If ultimately successful nationwide, the attempt to judicially outlaw card-check recognition, company neutrality during organizing, and even the right to job-site access if the firm agrees to it “would criminalize a large swath of ordinary, voluntary labor-management relations,” said AFL-CIO general counsel Craig Becker, who used to serve on the National Labor Relations Board. “The implications are really sweeping.”

Supreme Court dismissals like this happen rarely. It’s happened an average of twice a year since the 2005 beginning of the Roberts Court – the most business-friendly Supreme Court since the 1940s, according to research in Minnesota Law Review. The unusual move and the uncertainty it creates led Justices Stephen Breyer, Elena Kagan and Sonia Sotomayor to dissent and invite future challenges the court could consider.

“Unless resolved, the differences among the courts of appeals could negatively affect the collective-bargaining process,” Breyer wrote. “This is because the 11th Circuit’s decision raises the specter that an employer or union official could be found guilty of a crime that carries a five-year maximum sentence if the employer or union official is found to have made certain commonplace organizing assistance agreements with the intent to ‘corrupt’ or ‘extort’.”

Indeed, hard-liners could reasonably conclude that the ruling means the AFL-CIO/United Way partnership is improper despite helping communities for more than 70 years.

Likewise, would pot-luck lunches be banned? Gift exchanges? Company softball teams?

“Given the importance of the question presented to the collective-bargaining process, further briefing, rather than dismissal, is the better course of action,” Breyer added.

Former Unite Here labor-union employee Josh Eidelson in Salon.com said, “None of this would matter as much if the National Labor Relations Act – which commits the federal government to encourage collective bargaining (seriously, that’s what it says) – actually ensured that it was up to a company’s workers, not its management, whether to have a union contract.”

Other appeals courts have ruled that the Excelsior List, card-check recognition and company neutrality are not illegal benefits from firms to unions, noted the decision’s dissenters, who said that the Supreme Court eventually will have to resolve that difference.

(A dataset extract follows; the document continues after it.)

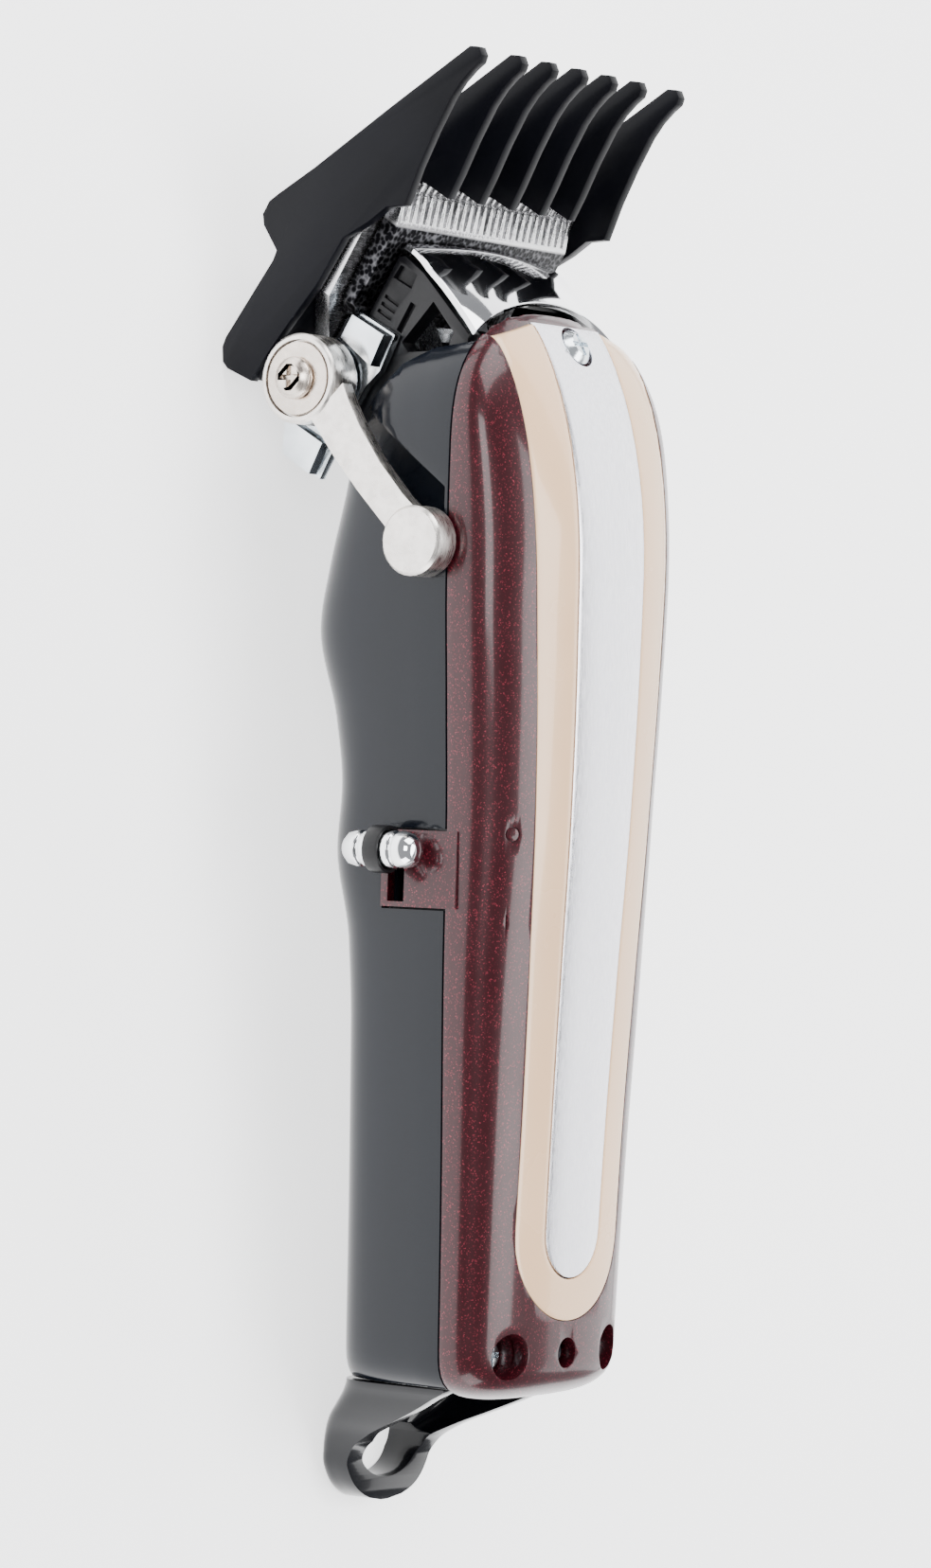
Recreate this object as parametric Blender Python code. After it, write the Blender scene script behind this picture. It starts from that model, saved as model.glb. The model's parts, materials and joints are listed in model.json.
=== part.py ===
"""Cordless hair clipper with a guide comb, lying on its back.

Shapes are described in millimetres in the clipper's own body frame:
  x  across the body, positive towards the taper lever
  t  along the body, 0 at the tail end of the lid, growing towards the blades
  v  across the seam, 0 at the seam between the shells, growing towards the lid
The blade set has a frame of its own, (x, s, n): s runs along the blades
towards the teeth and n points from the blades towards the lid.
The clipper_frame empty turns and lifts the body so that it rests on the table.
"""

import math

import bmesh
import bpy
from mathutils import Matrix, Vector

MM = 0.001
GAP = 0.3  # clearance between pieces that touch

# Rest on the table: the back of the hanging loop and the comb's heel both touch it.
LOOP_REST = (-12.0, -26.0)
COMB_REST = (139.6, -37.2)
REST_TILT = math.atan2(LOOP_REST[1] - COMB_REST[1], COMB_REST[0] - LOOP_REST[0])
# Middle of the whole object's box, which the world origin lies under.
BOX_MIDDLE_X = 1.52
BOX_MIDDLE_T = 82.7

# Body shells: (t, size) stations, read through a smooth curve.
HALF_WIDTHS = [(0, 18.2), (12, 18.5), (30, 19.1), (60, 20.4), (78, 20.8), (95, 21.8), (112, 22.8)]
HALF_WIDTHS += [(127, 23), (150, 23)]
BACK_DEPTHS = [(0, 20.6), (50, 20.7), (62, 21.4), (74.5, 24), (83, 23.3), (92, 24.4), (104, 27.5)]
BACK_DEPTHS += [(113, 25.8), (125, 22.6), (150, 19)]
CROWN_HEIGHTS = [(0, 8.4), (18, 8.7), (40, 9.4), (60, 10.3), (80, 11.3), (100, 11.7), (150, 11.7)]
NOSE_END = 149.0
NOSE_WIDTH_START = 127.0
NOSE_CROWN_START = 110.0
TAIL_CORNER = 8.0
LID_POWER = 2.7  # superellipse powers of the two shells' sections
HOUSING_POWER = 4.0
WALL = 2.2
HOUSING_TAIL = 2.0
HEAD_CAVITY_HALF = 17.7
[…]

“Reading the policies of the (National Labor Relations) Act as a whole, voluntary recognition” of a union by a company “is not only permissible, but preferred,” said Unite Here General Counsel Richard McCracken. “And the agreement here doesn’t recognize the union.”

[PICTURED: Labor Notes photo of rally at Mardi Gras Casino, which violated the neutrality agreement that was at issue in the Supreme Court by firing 10 workers for union activism.